The proof must correspond to the allegations of the complaint. Boone v. Chiles, 10 Pet. 177, 9 L.Ed. 388; 1 Greenleaf on Evi. § 51. Evidence of the value of the land was inadmissible in this case. 15 C. J. 1294; 27 C. J. 101. Proof of any fraud other than that alleged is inadmissible. Montgomery So. Ry. v. Matthews, 77 Ala. 357, 54 Am. Rep. 60; Martin v. Smith, 116 Ala. 639, 22 So. 917; Supreme Lodge v. Baker, 163 Ala. 518, 50 So. 958. Evidence as to the interest of Grover Blackwood in the notes was inadmissible. Self v. Herrington, 11 Ala. 489; 6 Michie's Ala. Dig. 351. The measure of plaintiff's damages is the amount of the mortgage or what plaintiff had to pay to remove it, in no event more than the cost of the land. 15 C. J. 1294; 27 C. J. 101; 2 Sutherland on Damages, 2156; Anderson v. Knox, 20 Ala. 156; Thomas v. St. Paul M. E. Church, 86 Ala. 138, 5 So. 508. It was error to instruct that plaintiff's recovery should not be reduced by the amount of unpaid notes. 15 C. J. 1318; Maitlen v. Maitlen, 44 Ind. App. 559, 89 N.E. 966; Bradshaw v. Crosby, 151 Mass. 237, 24 N.E. 47; Freeman v. Venner, 120 Mass. 424. And likewise that, if one of defendants made the alleged false misrepresentation and it was ratified by the other, he would be equally guilty. 27 Cyc. 11.
Ward, Nash Fendley, of Oneonta, for appellee.
A variance must be called to the attention of the trial court. Circuit court rule 35. The measure of damages is the difference between the actual value of the land at the time of sale and what it would have been, had it been as represented.
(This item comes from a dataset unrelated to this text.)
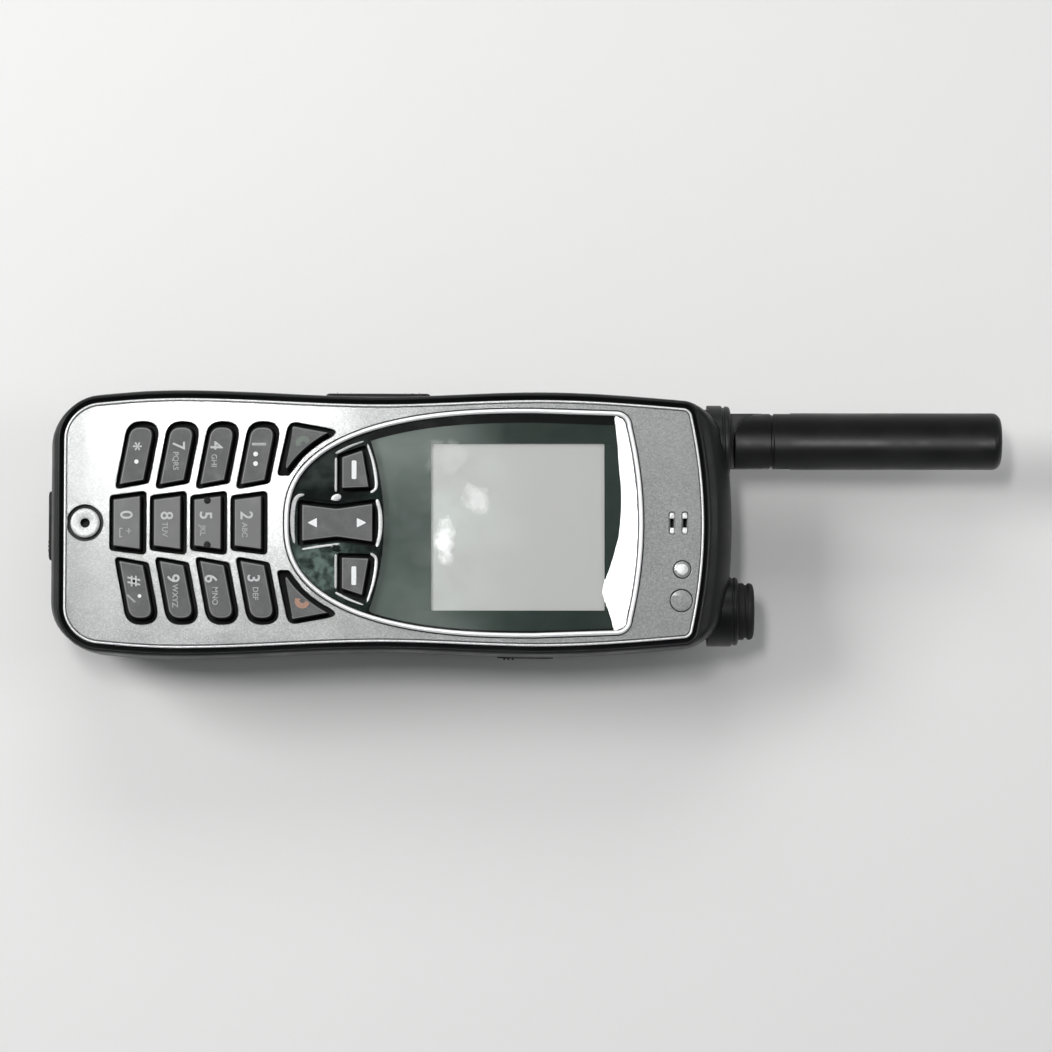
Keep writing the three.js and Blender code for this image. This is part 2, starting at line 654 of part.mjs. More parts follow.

Preston Motors Corp. v. Wood, 208 Ala. 172, 94 So. 70; Tillis v. Smith Sons Lbr. Co., 188 Ala. 122, 65 So. 1015; Foster v. Rogers, 27 Ala. 602; Milton v. Rowland, 11 Ala. 732. The statement made by Blackwood to Walker was relevant. Supreme Lodge v. Baker, 163 Ala. 518, 50 So. 958; Martin v. Smith, 116 Ala. 639, 22 So. 917. The deed was properly received in evidence. Code 1907, § 3374.
In this action of deceit by appellee against appellants, the complaint alleged that in a sale of land between the parties defendants represented to plaintiff that the land was free of all incumbrance, well knowing that such representation was untrue. There was judgment for plaintiff.
The complaint described the land in question as lying in range 1 east, whereas the evidence showed it to be in range 1 west; the reference being to the meridian of Huntsville. This variance can advantage defendants nothing on this appeal because the attention of the trial court was in no wise called to it. Rule 34, 175 Ala. xxi.
Plaintiff was allowed to show the value of the land described in the complaint. His case was that defendants had represented to him pending negotiations of the purchase and sale of the land that — apart from a mortgage for a small amount about which there was no dispute — the land was free of incumbrance, that there was in fact an outstanding mortgage for an amount nearly equal to the value of the land, and that he had lost the land by a foreclosure of the mortgage after he had paid several hundred dollars on the agreed purchase price. Evidence as to value was properly admitted, the value of the property being the measure of plaintiff's damage, unless some part of it may be prevented by redemption. 27 C. J. 101; Tillis v. Smith Sons Lumber Co., 188 Ala. 139, 65 So. 1015.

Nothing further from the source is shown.